I finished Les Mis, I was just about to look for a small indie film, and then I got a phone call from James Gunn about Suicide Squad. You know, best-laid plans and all of that… you can’t turn down James. After the phone call with him, I wanted to start that day. It changed everything. I thought, okay, that wasn’t the plan, but you’ve done this before. Go for it. So it all changed. 

BTL: Well, that’s lovely reason for time away from music. I remember during that seven-year period thinking, “What is John Murphy up to these days?”

Murphy: [Laughs] Okay guys, I was probably playing Legos. I was playing Lego and watching a lot of soccer and just being very happy.

BTL: Did all of that time with your children make you a better musician? 

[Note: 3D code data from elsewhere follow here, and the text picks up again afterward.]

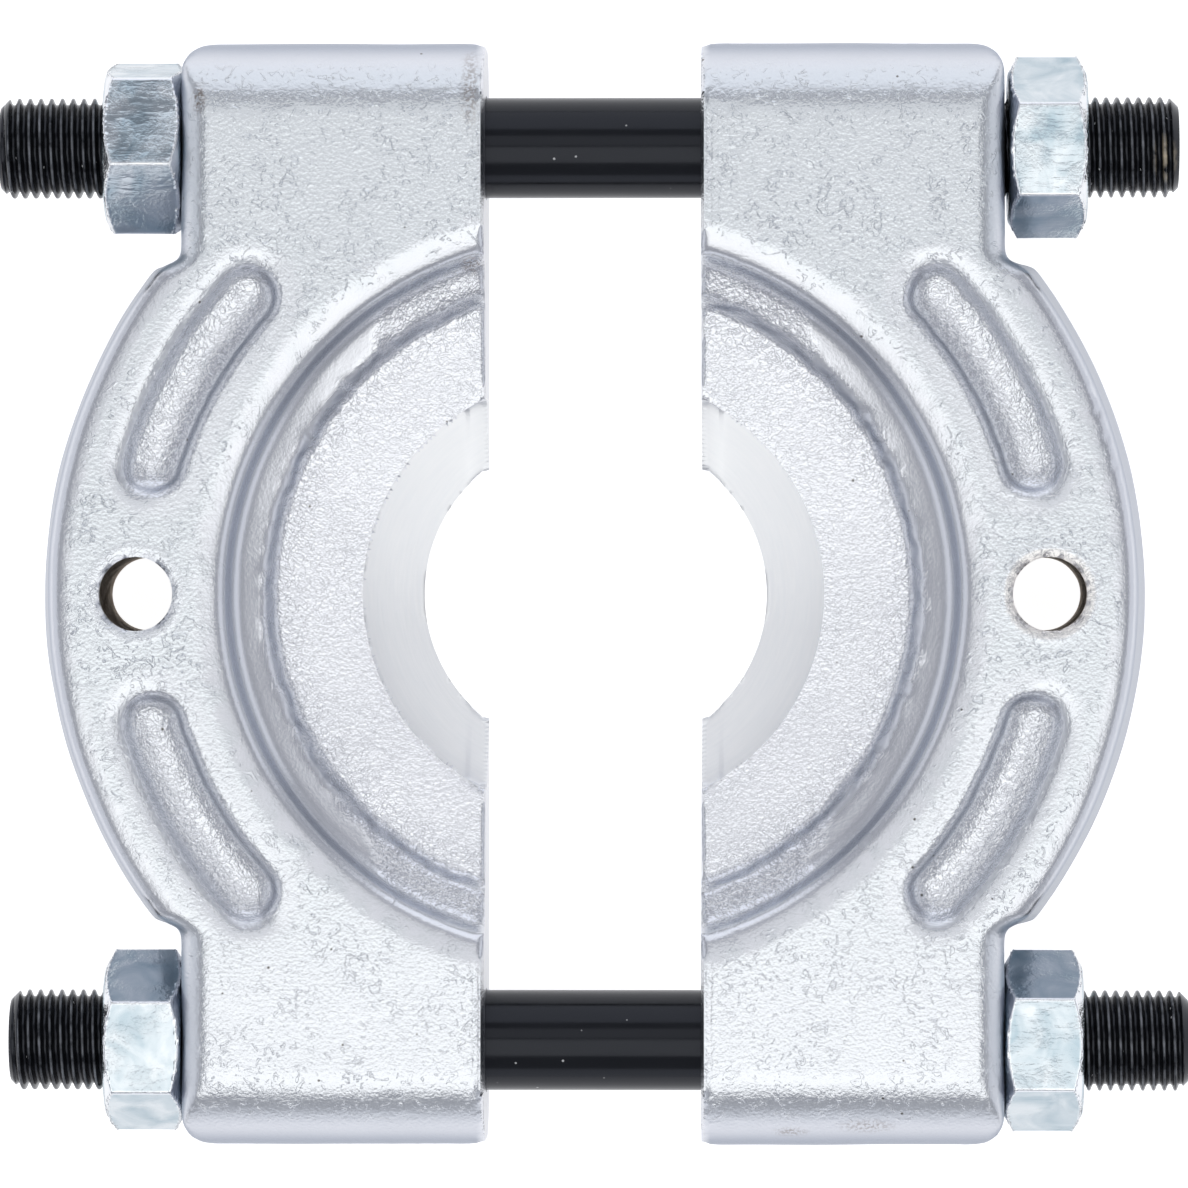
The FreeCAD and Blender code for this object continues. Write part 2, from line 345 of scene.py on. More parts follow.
# Limits of the zones that are trued, in millimetres. Of a pair, a zone fades in from the first value
# to the second.
MILLED_DEPTH = 0.8
UPWARD = 0.5
TOP_EDGE = (24.5, 25.0)
BEFORE_LUG_END = (71.0, 69.0)
OFF_PARTING = (0.5, 1.3)
OFF_BACK = (0.25, 0.7)
IN_RECESS = (SHOULDER_END + 1, SHOULDER_END - 1)
ON_CONE = (CONE_END + 0.5, CONE_END - 0.5)
KNIFE_CORNER = (3.2, 2.2)
STEP_FOOT = (PLATE_END - 1.5, PLATE_END)
STEP_TOP = (PLATE_END + 3.0, PLATE_END + 1.5)
ON_RIM = (RIM_START, RIM_START + 1)
RIM_OFF_NOTCH = (NOTCH_WALL - 0.5, NOTCH_WALL - 1.5)
RIM_OFF_BACK = (0.1, 0.6)
BY_POCKET = (7.8, 7.2)
ABOVE_POCKET = (21.5, 22.0)
OUTER_SIDE = (BAND_RADIUS - 2.5, BAND_RADIUS + 2.5)
BY_HOLE = (7.5, 6.9)
IN_FUNNEL = (FUNNEL_FOOT - 0.4, FUNNEL_FOOT)
FUNNEL_MARGIN = 0.2

# Layers of unevenness that a worn die leaves in the step round the plate and in the pockets' walls
FINE_STEP_WANDER = (0.30, 1.8, 40)
BROAD_STEP_WANDER = (0.20, 5.0, 41)
POCKET_WANDER = (0.12, 2.0, 42)

# The softened corners: which points lie in them, and how often they are evened out
WHOLE = 0.9
CONE_CLEARANCE = 2
NOTCH_REACH = 3.5
NOTCH_START = RIM_START - 3
GROOVE_REACH = 3.2
CORNER_FOOT = 1.5
LUG_SIDE_FOOT = 15.0
LUG_END_Y = 66.0
LUG_SIDE_X = 51.0
LUG_SIDE_Y = 50.0
LIGHT_SOFTENING = 3
FULL_SOFTENING = 8


def true_half(piece, seed):
    """Mills a half's parting face, trues its turned and hollowed surfaces and softens its corners."""
    places, normals = read_points(piece.data)
    side, centre, hole = landmarks(places)
    inward = np.abs(places[:, 0]) - PARTING_FACE
    radius = np.linalg.norm(places[:, :2] - centre, axis=1)

    # The parting face was milled after forging, so its edges are crisp again
    by_parting = inward < MILLED_DEPTH
    facing_up = normals[:, 2] > UPWARD
    upright = by_parting & ~facing_up & (normals[:, 2] > -UPWARD)
    places[upright, 0] = (side * PARTING_FACE)[upright]
    level = by_parting * facing_up * ease(places[:, 2], *TOP_EDGE)
    level = level * ease(np.abs(places[:, 1]), *BEFORE_LUG_END)
    places[:, 2] += (FACE_HEIGHT - places[:, 2]) * level

    # The recess is trued up to its edges, but the cone's corners by the parting face stay as they are
    off_parting = np.maximum(ease(inward, *OFF_PARTING), facing_up)
    in_recess = off_parting * ease(places[:, 2], *OFF_BACK) * ease(radius, *IN_RECESS)
    in_recess *= 1 - ease(radius, *ON_CONE) * ease(inward, *KNIFE_CORNER)
    step = ease(radius, *STEP_FOOT) * ease(radius, *STEP_TOP)
    wander = step * (lumps(places, FINE_STEP_WANDER, seed) + lumps(places, BROAD_STEP_WANDER, seed))
    places = true_about(places, centre, RECESS_OUTLINE, in_recess, wander)

    on_rim = ease(radius, *ON_RIM) * ease(np.abs(places[:, 1]), *RIM_OFF_NOTCH)
    on_rim *= ease(places[:, 2], *RIM_OFF_BACK)
    places = true_about(places, centre, RIM_OUTLINE, on_rim)

    line = pocket_line(places)
    from_line = np.linalg.norm(places[:, :2] - line, axis=1)
    near_pocket = ease(from_line, *BY_POCKET) * ease(places[:, 2], *ABOVE_POCKET)
    outer_side = ease(radius, *OUTER_SIDE)
    wander = lumps(places, POCKET_WANDER, seed)
    places = true_about(places, line, OUTER_POCKET, near_pocket * outer_side, wander)
    places = true_about(places, line, INNER_POCKET, near_pocket * (1 - outer_side), wander)

    # The puller hole is widened to its thread's root below the funnel, where the thread is set in
    reach = np.linalg.norm(places[:, :2] - hole, axis=1)
    in_funnel = ease(reach, *BY_HOLE) * ease(places[:, 2], *IN_FUNNEL)
    places = true_about(places, hole, FUNNEL_OUTLINE, in_funnel)
    below = (reach < HOLE_ROOT) & (places[:, 2] < FUNNEL_FOOT - FUNNEL_MARGIN)
    widened = (places[below, :2] - hole[below]) * (HOLE_ROOT / reach[below])[:, None]
    places[below, :2] = hole[below] + widened
    write_points(piece.data, places)

    off_back = places[:, 2] > CORNER_FOOT
    soft = (in_recess > WHOLE) & (radius > CONE_END + CONE_CLEARANCE)
    soft = soft | (on_rim > WHOLE) | (near_pocket > WHOLE)
    notch = (np.abs(np.abs(places[:, 1]) - NOTCH_WALL) < NOTCH_REACH) & (radius > NOTCH_START)
    groove = (in_recess > WHOLE) & (np.abs(radius - GROOVE_RADIUS) < GROOVE_REACH)
    lug_end = np.abs(places[:, 1]) > LUG_END_Y
    lug_side = (np.abs(places[:, 0]) > LUG_SIDE_X) & (np.abs(places[:, 1]) > LUG_SIDE_Y)
    over_lug = (places[:, 2] > LUG_SIDE_FOOT) & (lug_end | lug_side) & (inward > CORNER_FOOT)
    soften_some(piece, (soft | notch) & off_back, LIGHT_SOFTENING)
    soften_some(piece, notch & off_back, FULL_SOFTENING)
    soften_some(piece, groove | over_lug, FULL_SOFTENING)


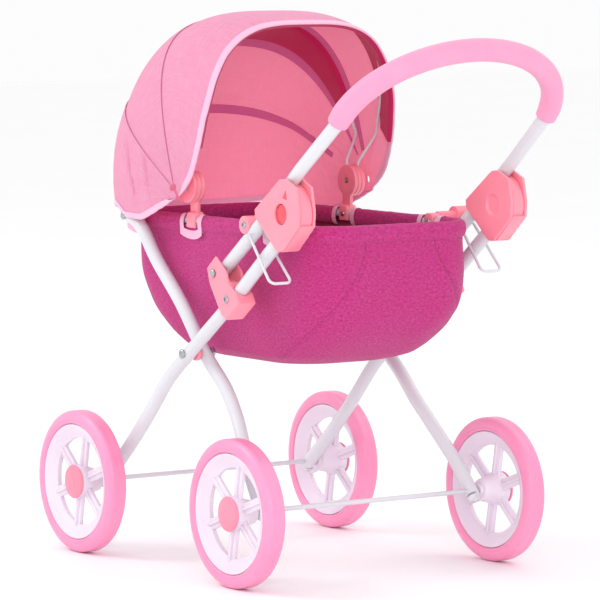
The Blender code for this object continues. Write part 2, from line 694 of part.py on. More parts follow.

Murphy: Well, that’s it. I’m in a completely different place now. I mean, I was a pain in the ass in the old days. I would argue with directors, and I would take everything so seriously. I was probably a nightmare in the old days. You get older, you get wiser. You realize what’s important and what isn’t important, and that makes you more effective. For me as a composer, it made me much more effective because I could see what it is I needed to do instead of what my ego wanted me to do. It all became much clearer to me. And in that gap [of time], I also realized that I’d been doing it all wrong.

BTL: How so?

Murphy: It wasn’t until I stopped doing movies in that first period, one night I just woke up and went, “Ah, so that’s how I should have been doing it.” By the time I got to Les Mis and worked with James, I’d figured out a much more effective and impactful way of scoring a film.

Of course, absence makes the heart grow fonder. By the time I came back after all that time, I couldn’t wait to do it again. I was just ready to go and all the passion was back. But I’m glad it took that big break because my family needed it and I needed it.

Guardians of the Galaxy Vol. 3 is now playing in theaters.